A via ferrata, which translates to “iron path,” is a climbing route anchored by a steel cable that runs the length of the route. Every so often, the cable is fixed to the rock to aid climbing. Climbers attach themselves to the cable and begin the route, which is often also assisted by rungs or steps along the path. It can also include routes along ladders and bridges to help guide climbers from one side of the rocks to the other. This type of climbing allows for less experienced participants to experience compromising heights, unique positions, and impressive vistas on otherwise difficult rocks and mountains.
Combined with the incredible setting of Belgium and its nature, via ferrata is quickly becoming one of the most fulfilling adventure sports in the country, particularly in the south.
No one knows this better than Christophe, a local rock climbing instructor who has honed his craft on the rocks of Belgium since he was a 12-year-old boy. He has been nurturing his passion for rock climbing and outdoor adventure on the geology of Wallonia for decades and he has helped us create our guide to via ferrata in his home country.

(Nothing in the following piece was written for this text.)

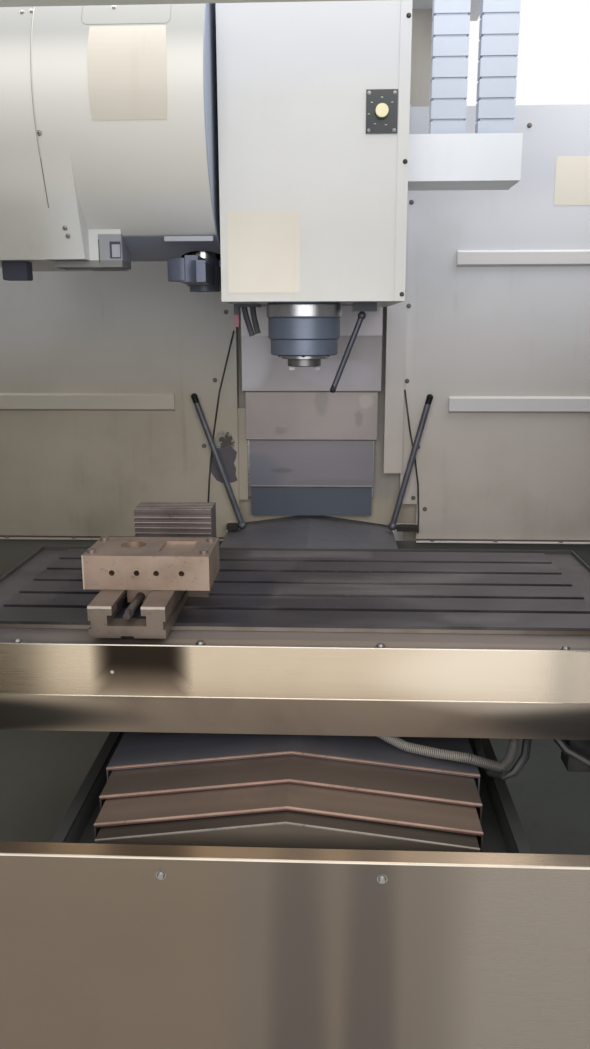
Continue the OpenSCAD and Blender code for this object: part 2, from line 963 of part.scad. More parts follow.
module head_casting() {
    top = carriage_z + carriage_h;
    color("gray") {
        difference() {
            union() {
                block([-150, spindle_y - 112, head_z + sheet_t], [150, zc_y - 140, top - 90]);
                block([-250, zc_y - 140, carriage_z], [250, zc_y + 4, top]);
                both_sides()
                    along_x(100, 150)
                        polygon([
                            [zc_y - 141, top - 91], [zc_y - 141, top],
                            [spindle_y + 60, top - 91]
                        ]);
                both_sides() {
                    for (z = [carriage_z, top - 150]) {
                        block([z_gauge / 2 - 45, zc_y + 3, z], [z_gauge / 2 + 45, column_y - 8, z + 150]);
                    }
                }
                block([-60, zc_y + 3, top - 330], [60, z_screw_y + 45, top - 200]);
            }
            post(0, spindle_y, head_z, top, shaft_r + 12);
            both_sides()
                block(
                    [z_gauge / 2 - rail_w / 2 - run_gap, rail_front - run_gap, carriage_z - 1],
                    [z_gauge / 2 + rail_w / 2 + run_gap, column_y, top + 1]
                );
            post(0, z_screw_y, top - 331, top - 199, screw_r + run_gap);
            both_sides()
                block([120, spindle_y + 130, head_z + 90], [151, zc_y - 200, top - 170]);
        }
    }
}

module head_cover() {
    y0 = spindle_y - head_front;
    y1 = zc_y - 142;
    z1 = head_z + head_h;
    color("gainsboro") {
        difference() {
            block([-head_left, y0, head_z], [head_right, y1, z1]);
            block(
                [-head_left + sheet_t, y0 + sheet_t, head_z + sheet_t],
                [head_right - sheet_t, y1 + 1, z1 - sheet_t]
            );
            post(0, spindle_y, head_z - 1, head_z + sheet_t + 1, ring_r + 2);
            block([-152, spindle_y + 140, head_z - 1], [152, y1 + 1, head_z + sheet_t + 1]);
            bar_y(187, y0 - 1, y0 + sheet_t + 1, button_z, 15.6);
        }
        block([head_right - 26, y0 - sheet_t, head_z], [head_right, y0, z1]);
    }
}

module spindle_motor() {
    top = carriage_z + carriage_h - 90;
    color("dimgray") {
        translate([-95, spindle_y - 95, top])
            cube([190, 190, 20]);
        post(0, spindle_y, top + 20, head_z + head_h - sheet_t - 40, 88);
    }
}

module spindle_housing() {
    ring_z = head_z - 37;
    cap_z = nose_z + 29;
    g = bearing_gap;
    color("dimgray") {
        translate([0, spindle_y, 0])
            rotate_extrude($fn = 96)
                polygon([
                    [shaft_r + g, nose_z + 21], [60, nose_z + 21], [60, cap_z],
                    [cap_r - 12, cap_z], [cap_r - 6, cap_z + 3], [cap_r - 6, cap_z + 40],
                    [cap_r, cap_z + 44], [cap_r, ring_z - 6], [ring_r - 4, ring_z - 3],
                    [ring_r, ring_z], [ring_r, ring_z + 32], [ring_r - 3, ring_z + 35],
                    [ring_r - 3, head_z + sheet_t], [shaft_r + g, head_z + sheet_t]
                ]);
    }
}

module tool_spindle() {
    small_r = taper_r - taper_l * 7 / 48;
    top = carriage_z + carriage_h - 90;
    color("silver") {
        translate([0, spindle_y, 0])
            difference() {
                union() {
                    rotate_extrude($fn = 96)
                        polygon([
                            [0, nose_z], [nose_r - 2, nose_z], [nose_r, nose_z + 2],
                            [nose_r, nose_z + 20], [shaft_r, nose_z + 20.6], [shaft_r, top - 1], [0, top - 1]
                        ]);
                    for (side = [-1, 1])
                        translate([side * (taper_r + 10) - 8, -8, nose_z - 10])
                            cube([16, 16, 11]);
                }
                rotate_extrude($fn = 96)
                    polygon([
                        [0, nose_z - 1], [taper_r, nose_z - 1], [taper_r, nose_z],
                        [small_r, nose_z + taper_l], [drawbar_r, nose_z + taper_l],
                        [drawbar_r, nose_z + taper_l + 60], [0, nose_z + taper_l + 60]
                    ]);
            }
    }
}

module button_plate() {
    color("darkslategray") {
        difference() {
            block([150, button_y - 3, button_z - 48], [250 - 26, button_y, button_z + 48]);
            bar_y(187, button_y - 4, button_y + 1, button_z, 15.6);
        }
    }
}

module release_button() {
    color("wheat") {
        bar_y(187, button_y - 17, button_y - 2.5, button_z, 15);
    }
}

module nozzle_ball(at, r) {
    translate(at)
        sphere(r = r);
}

module head_nozzle() {
    color("dimgray") {
        nozzle_ball(nozzle_from, 11);
        hull() {
            translate(nozzle_from)
                sphere(r = 7.5, $fn = 24);
            translate(nozzle_to)
                sphere(r = 7.5, $fn = 24);
        }
        nozzle_ball(nozzle_to, 8.2);
    }
}

module head_hoses() {
    y = spindle_y + 100;
    color("dimgray") {
        tube([[-170, y, head_z - 4], [-163, y, head_z - 36], [-147, y, head_z - 86]], 8, 12);
        tube([[-148, y + 18, head_z - 4], [-143, y + 18, head_z - 40], [-133, y + 18, head_z - 80]], 8, 12);
        block([-190, y - 16, head_z - 8], [-126, y + 34, head_z]);
        block([128, spindle_y - 24, head_z - 22], [190, spindle_y + 30, head_z]);
    }
    color("firebrick") {
        block([-197, y - 5, head_z - 62], [-184, y + 8, head_z]);
    }
}

// Cable chains beside the head

module cable_bracket() {
    z = bracket_z;
    color("gainsboro") {
        difference() {
            block([head_right, spindle_y - 10, z], [bracket_x, spindle_y + 150, z + 111]);
            block(
                [head_right - 1, spindle_y - 10 + sheet_t, z + sheet_t],
                [bracket_x - sheet_t, spindle_y + 151, z + 112]
            );
        }
    }
}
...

With a host of ancient cities to explore and meadow after meadow of jaw-dropping beauty, it should come as little surprise that tourists and travelers place the scenic countryside front and center when preparing a trip into this small country in Northern Europe. Though Flanders in the north is a gold mine of promising activities and locations, climbing the impeccable rock of Wallonia and Southern Belgium holds a special place for via ferrata enthusiasts. Check out these amazing via ferrata trips in Belgium and be the first in line to pick a guide and go!
There are a number of reasons to climb a via ferrata, and even more to do it in Belgium. The country provides efficient and well-maintained paths for climbing on Wallonia’s geology. They are easily accessed and often include parking, with paths climbing straight through and across the bucolic and serene environment. This provides adventurers with a memorable and exciting climbing experience, featuring the best aspects of hiking and climbing all in one.

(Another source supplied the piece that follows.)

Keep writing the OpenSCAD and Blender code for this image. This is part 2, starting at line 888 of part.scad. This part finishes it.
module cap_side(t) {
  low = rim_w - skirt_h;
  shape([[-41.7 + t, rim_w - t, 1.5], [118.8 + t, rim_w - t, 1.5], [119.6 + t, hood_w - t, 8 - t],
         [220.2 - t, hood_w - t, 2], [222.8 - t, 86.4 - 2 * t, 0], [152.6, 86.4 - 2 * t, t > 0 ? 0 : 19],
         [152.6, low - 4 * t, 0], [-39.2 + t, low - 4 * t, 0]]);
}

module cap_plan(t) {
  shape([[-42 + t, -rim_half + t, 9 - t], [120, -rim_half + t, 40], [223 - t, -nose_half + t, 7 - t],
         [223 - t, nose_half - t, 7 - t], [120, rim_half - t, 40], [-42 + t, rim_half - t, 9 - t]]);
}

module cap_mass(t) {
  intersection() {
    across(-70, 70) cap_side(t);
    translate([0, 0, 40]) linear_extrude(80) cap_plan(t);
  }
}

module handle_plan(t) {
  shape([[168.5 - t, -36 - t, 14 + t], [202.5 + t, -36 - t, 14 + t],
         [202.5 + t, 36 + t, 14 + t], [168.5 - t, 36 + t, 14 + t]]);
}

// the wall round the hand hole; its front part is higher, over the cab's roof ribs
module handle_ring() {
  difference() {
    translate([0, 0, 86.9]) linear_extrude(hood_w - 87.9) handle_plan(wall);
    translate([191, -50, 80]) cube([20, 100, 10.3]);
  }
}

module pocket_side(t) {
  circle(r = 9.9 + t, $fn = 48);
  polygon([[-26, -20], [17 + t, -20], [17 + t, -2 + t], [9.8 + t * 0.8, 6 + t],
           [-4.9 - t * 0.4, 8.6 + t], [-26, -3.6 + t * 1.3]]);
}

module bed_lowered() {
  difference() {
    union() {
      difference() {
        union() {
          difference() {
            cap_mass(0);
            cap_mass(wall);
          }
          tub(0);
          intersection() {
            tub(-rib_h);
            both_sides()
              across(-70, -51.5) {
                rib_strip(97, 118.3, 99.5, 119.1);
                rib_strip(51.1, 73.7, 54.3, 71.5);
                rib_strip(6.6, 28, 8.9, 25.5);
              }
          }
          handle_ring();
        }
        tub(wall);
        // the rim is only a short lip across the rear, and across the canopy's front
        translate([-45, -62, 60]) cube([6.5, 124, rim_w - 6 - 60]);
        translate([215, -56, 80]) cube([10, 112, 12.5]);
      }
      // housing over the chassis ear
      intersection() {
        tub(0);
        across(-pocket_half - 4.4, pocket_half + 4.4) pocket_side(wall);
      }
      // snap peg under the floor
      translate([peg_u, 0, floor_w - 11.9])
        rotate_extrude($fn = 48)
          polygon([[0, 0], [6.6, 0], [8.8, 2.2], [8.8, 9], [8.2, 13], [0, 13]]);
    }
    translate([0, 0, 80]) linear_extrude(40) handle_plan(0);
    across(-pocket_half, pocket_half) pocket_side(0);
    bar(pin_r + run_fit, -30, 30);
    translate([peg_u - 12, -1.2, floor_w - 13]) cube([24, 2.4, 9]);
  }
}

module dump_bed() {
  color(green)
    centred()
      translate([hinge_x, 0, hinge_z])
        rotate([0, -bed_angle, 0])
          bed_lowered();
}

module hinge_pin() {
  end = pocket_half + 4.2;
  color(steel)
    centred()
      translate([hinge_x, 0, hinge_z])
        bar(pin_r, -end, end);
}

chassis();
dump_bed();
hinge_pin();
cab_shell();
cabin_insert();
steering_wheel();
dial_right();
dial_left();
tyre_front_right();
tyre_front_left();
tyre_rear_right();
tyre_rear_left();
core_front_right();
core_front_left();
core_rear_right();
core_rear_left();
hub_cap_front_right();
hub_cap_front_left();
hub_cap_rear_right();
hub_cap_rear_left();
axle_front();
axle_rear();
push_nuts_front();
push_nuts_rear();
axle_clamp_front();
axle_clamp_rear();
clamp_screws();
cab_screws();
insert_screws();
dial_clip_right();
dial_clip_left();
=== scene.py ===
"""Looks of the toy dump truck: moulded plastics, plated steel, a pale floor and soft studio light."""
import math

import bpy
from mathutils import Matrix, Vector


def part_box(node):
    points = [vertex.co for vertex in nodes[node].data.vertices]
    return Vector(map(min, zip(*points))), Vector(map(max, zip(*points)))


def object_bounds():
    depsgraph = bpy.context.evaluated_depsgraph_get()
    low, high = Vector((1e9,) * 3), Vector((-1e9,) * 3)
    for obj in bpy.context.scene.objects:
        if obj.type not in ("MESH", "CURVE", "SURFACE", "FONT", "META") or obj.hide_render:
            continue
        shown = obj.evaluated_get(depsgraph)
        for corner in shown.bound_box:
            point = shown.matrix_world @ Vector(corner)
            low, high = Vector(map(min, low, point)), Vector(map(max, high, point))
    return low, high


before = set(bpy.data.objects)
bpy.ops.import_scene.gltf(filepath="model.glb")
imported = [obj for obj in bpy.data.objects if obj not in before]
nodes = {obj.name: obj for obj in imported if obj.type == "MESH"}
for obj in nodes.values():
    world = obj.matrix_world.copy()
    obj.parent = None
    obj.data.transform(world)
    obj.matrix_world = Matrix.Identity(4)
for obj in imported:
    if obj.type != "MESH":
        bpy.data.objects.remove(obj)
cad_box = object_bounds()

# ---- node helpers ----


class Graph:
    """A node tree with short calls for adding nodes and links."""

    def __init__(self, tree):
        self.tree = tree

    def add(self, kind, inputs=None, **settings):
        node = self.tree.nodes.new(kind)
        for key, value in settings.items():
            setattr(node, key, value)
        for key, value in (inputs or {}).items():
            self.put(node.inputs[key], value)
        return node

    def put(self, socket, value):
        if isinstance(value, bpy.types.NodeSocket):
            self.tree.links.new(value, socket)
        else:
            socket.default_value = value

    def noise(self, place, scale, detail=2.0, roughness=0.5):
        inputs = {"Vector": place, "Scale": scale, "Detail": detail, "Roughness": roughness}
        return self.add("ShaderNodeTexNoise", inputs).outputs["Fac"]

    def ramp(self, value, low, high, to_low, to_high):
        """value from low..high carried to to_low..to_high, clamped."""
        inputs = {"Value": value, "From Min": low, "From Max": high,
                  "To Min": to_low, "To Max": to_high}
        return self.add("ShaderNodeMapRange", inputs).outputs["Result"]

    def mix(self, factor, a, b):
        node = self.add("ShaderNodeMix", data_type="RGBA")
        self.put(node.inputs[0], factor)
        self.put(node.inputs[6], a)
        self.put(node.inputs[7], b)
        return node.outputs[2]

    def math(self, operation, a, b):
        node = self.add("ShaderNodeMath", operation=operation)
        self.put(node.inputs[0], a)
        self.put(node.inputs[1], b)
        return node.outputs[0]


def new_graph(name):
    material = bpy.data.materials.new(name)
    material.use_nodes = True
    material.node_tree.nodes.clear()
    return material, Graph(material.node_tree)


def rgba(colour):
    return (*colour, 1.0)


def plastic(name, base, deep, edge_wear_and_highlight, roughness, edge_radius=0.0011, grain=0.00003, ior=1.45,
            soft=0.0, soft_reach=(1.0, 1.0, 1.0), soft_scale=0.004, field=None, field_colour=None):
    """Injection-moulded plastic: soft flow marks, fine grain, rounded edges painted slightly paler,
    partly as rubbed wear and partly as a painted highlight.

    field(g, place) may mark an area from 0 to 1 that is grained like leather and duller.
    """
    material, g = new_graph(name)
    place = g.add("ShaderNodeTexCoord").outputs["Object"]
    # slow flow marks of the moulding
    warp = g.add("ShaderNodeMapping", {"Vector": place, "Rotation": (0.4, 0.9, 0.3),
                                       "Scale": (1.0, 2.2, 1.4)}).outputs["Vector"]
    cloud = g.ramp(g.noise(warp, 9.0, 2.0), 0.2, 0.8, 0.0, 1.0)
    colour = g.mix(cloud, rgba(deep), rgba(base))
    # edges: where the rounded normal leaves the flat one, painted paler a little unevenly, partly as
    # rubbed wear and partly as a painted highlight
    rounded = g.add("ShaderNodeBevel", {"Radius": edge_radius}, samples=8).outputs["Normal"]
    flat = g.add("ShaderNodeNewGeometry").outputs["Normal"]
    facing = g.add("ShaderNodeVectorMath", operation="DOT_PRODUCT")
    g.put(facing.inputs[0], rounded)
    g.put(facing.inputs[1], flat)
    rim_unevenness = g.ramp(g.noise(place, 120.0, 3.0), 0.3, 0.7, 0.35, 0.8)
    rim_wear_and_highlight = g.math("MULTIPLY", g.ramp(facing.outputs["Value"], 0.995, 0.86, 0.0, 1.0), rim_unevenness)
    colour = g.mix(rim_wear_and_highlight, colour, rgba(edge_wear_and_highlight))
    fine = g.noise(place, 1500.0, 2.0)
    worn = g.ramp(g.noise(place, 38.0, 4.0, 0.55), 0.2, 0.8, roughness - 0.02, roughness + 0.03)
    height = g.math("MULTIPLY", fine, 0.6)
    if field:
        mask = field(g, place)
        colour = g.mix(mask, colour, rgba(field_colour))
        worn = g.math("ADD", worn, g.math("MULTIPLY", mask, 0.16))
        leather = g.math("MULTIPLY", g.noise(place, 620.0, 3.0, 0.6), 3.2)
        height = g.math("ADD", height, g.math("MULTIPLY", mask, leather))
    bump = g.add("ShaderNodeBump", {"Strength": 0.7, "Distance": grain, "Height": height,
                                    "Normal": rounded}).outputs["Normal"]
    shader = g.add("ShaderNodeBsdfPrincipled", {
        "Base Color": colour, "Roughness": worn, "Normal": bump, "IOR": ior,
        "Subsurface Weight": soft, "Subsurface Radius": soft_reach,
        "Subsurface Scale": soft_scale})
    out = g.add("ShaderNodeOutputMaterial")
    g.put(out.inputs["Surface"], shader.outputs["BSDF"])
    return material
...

Here are the three most compelling arguments to climb via ferrata in Belgium.
Belgium can’t help but be naturally appealing. Via ferrata routes and climbs often look out across a vast wilderness beauty, topped off with a manicured garden for those lucky enough to climb around Anseremme and Pont-a-Lesse areas. Meadows and valleys spliced by trails through dense forests are common, an alluring feature that keeps travelers captivated by the scenery.
Part of the charm lies in its deep cultural ties, which can range from quaint village structures to the war memorial fields south of Namur (and across the country). Seeing these from the peaks of massive rock formations adds to the experience and carves a personal place for via ferrata climbers into the storied landscape of Southern Belgium.
Via ferrata does not require a substantial amount of experience, mostly just being comfortable with heights and having a reasonable fitness level. Put into practice in Belgium, this really does bring the landscape to your fingertips. Now every can see the unbelievable views of magnificent pastures unrolling into the distance, all from the top of a satisfying via ferrata climb.
Some programs even allow families to experience the rare and rewarding rush of conquering a route and standing on top of Belgian monoliths and rocks. A bit of exercise can bring the countryside to life, particularly for newcomers to the sport, and can instill a lifelong passion into a fun activity.
It’s not every day that you get to take a zip line through a forest, scale a limestone slab, venture across a monkey bridge, and, with the help of iron rungs, reach the top of a rocky outcropping that looks across a meandering river at a castle. Via ferrata is a foundation for climbing across disciplines, which blends the best features of Belgian culture and scenery with heart-pounding ascents, death-defying heights, and an immersive activity that is good for the body and mind.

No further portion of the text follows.